– Он такой же мой Бог, как и твой, – ответил отец Бонифаций, – Он Творец, Создатель всего Сущего и Небесный Отец, вдохнувший в нас то, что отличает нас от зверей и называется душой. И поклоняться ему не надо, потому что Он выше этого. А заповеди его просты: не убий никого, если он не грозит убить тебя, не лишай никого его свободы, никогда не лги, не укради и не возжелай чужого добра, не возжелай себе чужой жены и не прелюбодействуй с незамужней девицей, стойко переноси трудности и не жалуйся, соблюдай законы, будь справедлив, честен и благоразумен. Живи этими заповедями, и ты всегда будешь его любимым сыном. Аминь!
– Такие заповеди, жрец, – медленно сказал Гай Юний Брут, – не грех исполнять каждому порядочному человеку. Я согласен стать адептом вашего Великого Духа и понудить к тому же моих парней. Хуже от этого они не станут.
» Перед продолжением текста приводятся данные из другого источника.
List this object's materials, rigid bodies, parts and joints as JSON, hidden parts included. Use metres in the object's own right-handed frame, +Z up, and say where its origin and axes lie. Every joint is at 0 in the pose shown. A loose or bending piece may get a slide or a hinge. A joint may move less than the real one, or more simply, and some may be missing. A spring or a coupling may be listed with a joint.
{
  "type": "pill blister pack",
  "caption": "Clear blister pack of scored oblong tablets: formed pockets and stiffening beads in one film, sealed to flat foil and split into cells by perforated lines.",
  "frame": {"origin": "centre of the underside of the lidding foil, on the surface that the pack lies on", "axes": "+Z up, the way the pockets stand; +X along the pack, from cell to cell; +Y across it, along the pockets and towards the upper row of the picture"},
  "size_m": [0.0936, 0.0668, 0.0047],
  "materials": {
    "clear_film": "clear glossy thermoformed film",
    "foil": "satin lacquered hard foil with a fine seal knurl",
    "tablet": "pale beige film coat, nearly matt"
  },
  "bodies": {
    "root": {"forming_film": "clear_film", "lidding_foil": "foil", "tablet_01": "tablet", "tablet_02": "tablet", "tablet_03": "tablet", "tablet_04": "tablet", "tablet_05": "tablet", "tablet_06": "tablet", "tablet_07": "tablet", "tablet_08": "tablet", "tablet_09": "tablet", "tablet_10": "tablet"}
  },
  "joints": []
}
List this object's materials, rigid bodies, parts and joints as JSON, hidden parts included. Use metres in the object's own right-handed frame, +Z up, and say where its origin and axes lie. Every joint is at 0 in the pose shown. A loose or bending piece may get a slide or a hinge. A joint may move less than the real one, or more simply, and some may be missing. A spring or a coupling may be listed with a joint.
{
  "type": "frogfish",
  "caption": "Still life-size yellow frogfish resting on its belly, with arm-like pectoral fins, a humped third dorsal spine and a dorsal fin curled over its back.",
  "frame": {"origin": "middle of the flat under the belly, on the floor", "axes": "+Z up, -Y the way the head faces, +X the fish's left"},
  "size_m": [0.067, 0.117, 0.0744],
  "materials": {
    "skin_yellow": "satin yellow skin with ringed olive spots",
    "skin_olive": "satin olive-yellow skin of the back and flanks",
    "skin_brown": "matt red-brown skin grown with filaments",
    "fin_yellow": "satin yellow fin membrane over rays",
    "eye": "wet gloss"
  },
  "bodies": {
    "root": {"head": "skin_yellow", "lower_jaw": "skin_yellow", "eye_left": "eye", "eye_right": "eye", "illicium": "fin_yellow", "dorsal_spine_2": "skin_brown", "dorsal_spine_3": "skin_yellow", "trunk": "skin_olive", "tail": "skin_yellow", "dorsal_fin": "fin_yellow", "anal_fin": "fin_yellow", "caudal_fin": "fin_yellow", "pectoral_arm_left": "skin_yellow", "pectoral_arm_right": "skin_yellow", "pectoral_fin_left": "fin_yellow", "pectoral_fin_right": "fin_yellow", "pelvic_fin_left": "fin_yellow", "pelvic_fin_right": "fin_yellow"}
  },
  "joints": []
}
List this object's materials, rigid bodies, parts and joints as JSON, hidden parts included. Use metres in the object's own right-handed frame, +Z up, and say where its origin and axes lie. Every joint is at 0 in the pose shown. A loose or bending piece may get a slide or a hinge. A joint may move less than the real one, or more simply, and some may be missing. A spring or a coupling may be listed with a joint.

– Только никого не надо понуждать, – вздохнул отец Бонифаций, – каждый должен сам прийти к Богу, и исключительно по собственной воле. Вы можете только воодушевить своих солдат личным примером…
– Хорошо, – с тяжелым вздохом сказал бывший центурион, – да будет так.
– Итак, друзья, – произнес повеселевший священник, перейдя на русский язык, – должен сказать, что господин Гай Юний Брут уверовал в Великого Духа Творца всего Сущего и согласился подать личный пример своим солдатам.
– Да, – сказал тот и снова вздохнул – теперь уже как будто с облегчением, – я верить!
И в этот момент, когда и все остальные облегченно вздохнули и переглянулись, в помещение вдруг ввалился Виктор де Легран. Он тяжело дышал, а глаза его возбужденно блестели. По его виду сразу становилось понятно, что случилось что-то из ряда вон выходящее, и благостное настроение вмиг улетучилось, сменившись тревогой.
– Там, – прерывающимся голосом сказал парень, махнув рукой, – в западных холмах слышен лай собак. Чужих собак, а не наших! Мы туда охота с собака не посылали. Я много раз охотиться со своим отцом, и поэтому могу сказать, что этот собак гонит не кролика, лису или олень. Этот собак и их хозяин охотиться на человек. Я сказать это Гуг, и тот послать вперед разведка, а мне сказать скакать к вы и сказать, что у нас снова прийти незванный гость.
Час спустя. Лес в холмах к западу от Большого Дома.
Сергей Александрович Блохин, военврач 3-го ранга, русский, беспартийный, холостой.
Мне, можно сказать, повезло. Когда в первых числах июля сорок второго года ошметки наших войск от Прилеп драпали к Старому Осколу, который на самом деле был уже захвачен немецкими танками, в диком хаосе отступления смешалось все: медсанбат, артиллерия, пехота. Это было по-настоящему страшно. Опять, как и год назад, летом сорок первого, были жара, июль, и клинья немецких танковых армад глубоко рассекали советскую оборону. Тогда-то мне, наслушавшемуся страшных рассказов более опытных товарищей об ужасах окружения, и удалось сменить свое командирское обмундирование и документы на гимнастерку и красноармейскую книжку рядового бойца. Так я стал Сергеем Никодимовичем Синеевым, уроженцем деревни Лихоманово из далекой Новосибирской области.
Потом был плен – когда нас, почти безоружных и растерянных, в чистой степи недалеко от деревни Лукьяновка окружили немецкие бронемашины. По счастью, поблизости не было «земляков», которые могли бы раскрыть мой обман, поэтому я не оказался в числе тех «командиров», «комиссаров» и «евреев», которые сразу же были выдернуты немецкими солдатами из толпы и расстреляны в назидание остальным. Сразу после окончания экзекуции нас всех обыскали и, помимо ремней, документов, оружия и прочего, отобрали фляги и все съестное до последней крошки; с этих пор голод и жажда стали моими постоянными спутниками во время нахождения в плену. После этого нас пять суток пешком гнали до станции Дьяконовка (170 км), где и погрузили в товарные вагоны. Как сказал через переводчика жирный гауптман-тыловик в трещащем на пузе мундире – Великому Германскому Рейху нужны рабы, а посему нас не утилизируют на месте, а отправят на работы в Германию.